How important is MSA in the real estate industry?
MSAs are vital in commercial real estate due to their role as U.S. government-defined urban regions. MSAs matter in commercial real estate as they gauge real estate market conditions such as employment and income growth, offering a more precise view of regional economic activity compared to counties or states. Understanding your MSA helps investors grasp the nuances of each submarket within the region, optimizing returns in the process. Did you know, that the National Association of Realtors (NAR) gathers housing data for all metropolitan areas?
What is the advantage of MSA investing?

Investing in an MSA can benefit commercial real estate borrowers in various ways. Properties in MSAs often enjoy easier access to financing with better loan terms, including higher Loan-to-Value (LTV) ratios, lower Debt Service Coverage Ratios (DSCRs), and favorable pricing. That’s because MSAs boast greater stability due to their diverse and robust economies. They provide a wide array of potential tenants and higher rental income rates. Additionally, their proximity to employment centers, often near major transportation hubs, enables easy access for businesses and commuters alike.
The bottom line is that in the largest metro areas, lenders are more inclined to offer favorable pricing and terms on commercial real estate loans, along with relaxed borrower requirements.
Is there any risk in commercial real estate investing in MSAs?
Investing in an MSA carries varying risks depending on the area and investment type. Major MSAs generally pose lower risks for lenders due to higher occupancy rates and faster selling processes in case of default. However, properties in smaller MSAs or rural areas may be riskier to sell if defaults occur.

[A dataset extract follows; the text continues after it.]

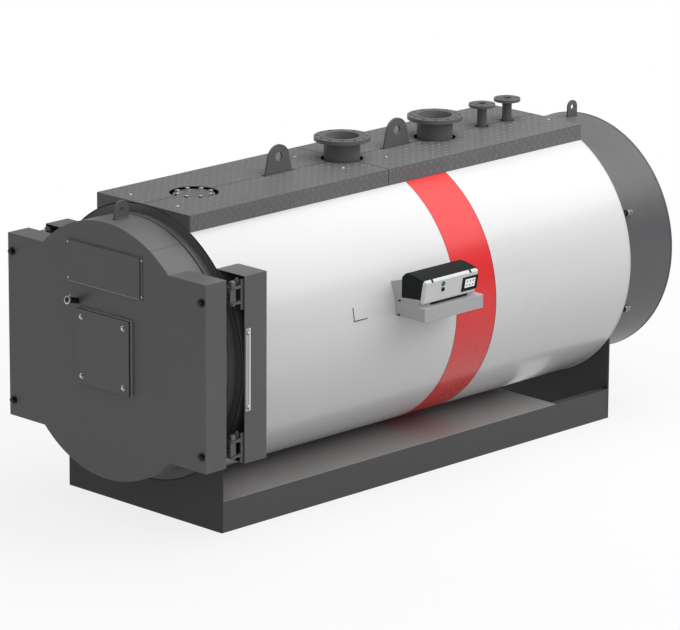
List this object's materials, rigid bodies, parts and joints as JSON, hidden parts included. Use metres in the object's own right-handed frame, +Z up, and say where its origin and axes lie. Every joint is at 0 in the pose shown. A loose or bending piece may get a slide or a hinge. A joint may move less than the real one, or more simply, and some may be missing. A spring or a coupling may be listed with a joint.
{
  "type": "industrial hot water boiler",
  "caption": "Horizontal fire-tube boiler on a steel base frame, with insulated casing, top service deck, flanged nozzles, rear smoke box and a hinged front door.",
  "frame": {"origin": "floor level under the middle cross member of the base, on the centre line", "axes": "+X to the right seen from the front, +Y to the rear (smoke box), +Z up; the front door faces -Y"},
  "size_m": [1.892, 4.2879, 2.0095],
  "materials": {
    "black_steel": "black oxide",
    "boiler_steel": "bare boiler plate",
    "chequer_plate": "painted chequered plate",
    "fascia_plastic": "light grey plastic",
    "floor_panel_paint": "satin grey paint",
    "graphite_paint": "satin dark grey paint",
    "hood_plastic": "black moulded plastic",
    "mineral_wool": "mineral wool blanket",
    "red_casing": "satin red paint",
    "refractory": "cast refractory concrete",
    "seal_rope": "ceramic rope",
    "tray_paint": "light grey paint",
    "white_casing": "satin white paint",
    "zinc_bolts": "zinc plated"
  },
  "bodies": {
    "root": {"base_cross_member": "graphite_paint", "base_end_plates": "graphite_paint", "base_floor_panel": "floor_panel_paint", "base_rails": "graphite_paint", "casing_band": "red_casing", "casing_front": "white_casing", "casing_rear": "white_casing", "cleaning_cover": "graphite_paint", "closing_strip": "zinc_bolts", "deck_bearers": "graphite_paint", "deck_end_plates": "graphite_paint", "deck_front_left": "chequer_plate", "deck_front_right": "chequer_plate", "deck_rear_left": "chequer_plate", "deck_rear_right": "chequer_plate", "drain_nozzle": "graphite_paint", "flow_nozzle": "graphite_paint", "flue_spigot": "graphite_paint", "front_collar": "graphite_paint", "front_tube_plate": "boiler_steel", "furnace_end": "boiler_steel", "furnace_tube": "boiler_steel", "hinge_columns": "graphite_paint", "hinge_forks": "graphite_paint", "hinge_pins": "black_steel", "inspection_bolts": "zinc_bolts", "inspection_cover": "graphite_paint", "inspection_neck": "graphite_paint", "insulation": "mineral_wool", "latch_blocks": "graphite_paint", "lifting_lugs": "graphite_paint", "panel_bracket": "tray_paint", "panel_fascia": "fascia_plastic", "panel_hood": "hood_plastic", "panel_tray": "tray_paint", "pressure_vessel": "boiler_steel", "rating_plate": "white_casing", "rear_tube_plate": "boiler_steel", "return_nozzle": "graphite_paint", "safety_nozzles": "graphite_paint", "smoke_box_clamps": "black_steel", "smoke_box_end": "graphite_paint", "smoke_box_lug": "graphite_paint", "smoke_box_shell": "graphite_paint", "smoke_tubes": "boiler_steel", "support_rings": "graphite_paint"},
    "front_door": {"burner_bolts": "zinc_bolts", "burner_frame": "graphite_paint", "burner_plate": "graphite_paint", "door_lug": "graphite_paint", "door_refractory": "refractory", "door_seal": "seal_rope", "door_shell": "graphite_paint", "door_studs": "black_steel", "hinge_blocks": "graphite_paint", "name_panel_backing": "graphite_paint", "name_panel_blank": "graphite_paint", "sight_tube": "black_steel"}
  },
  "joints": [
    {"name": "door_hinge", "type": "hinge", "parent": "root", "child": "front_door", "pos_m": [0.8, -1.73, 1.015], "axis": [0, 0, 1], "range_deg": [0, 100]}
  ]
}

Rural properties may also face challenges in financing due to stricter requirements for net worth and liquidity.
To address this issue, the United States Department of Agriculture (USDA) provides guarantees for multifamily loans and business financing in rural areas. For example, USDA 538 multifamily loans offer advantageous terms such as high LTV ratios of up to 90%. However, there are income restrictions for residents.
How does MSA impact real estate financing?
As mentioned before, MSAs significantly influence commercial financing. Properties situated in the heart of major MSAs typically enjoy easier access to financing for commercial real estate borrowers. Moreover, these borrowers usually receive more favorable loan terms, including higher LTVs, lower DSCRs, and better pricing. Moreover, lenders may also be more flexible regarding borrower net worth and liquidity requirements.
How does MSA investment impact taxation?
Investing in MSA can bring various tax implications. Properties in major MSAs typically face higher property taxes compared to those in smaller areas. Investors should note that property tax rates can vary significantly within a market and be aware of potential financial impacts. It’s also important to monitor if property taxes are likely to rise in the future, especially if local governments are experiencing financial difficulties, as they may increase taxes accordingly.
MSA, metropolitan statistical area, in commercial real estate: Last thoughts
An MSA denotes a densely populated region with significant social and economic cohesion. Such areas help the government gather relevant statistics such as population censuses. MSAs, according to OMB, comprise at least one urbanized geographic area with a population of 50,000 or more. And, includes a city and its adjacent communities interconnected by social and economic ties.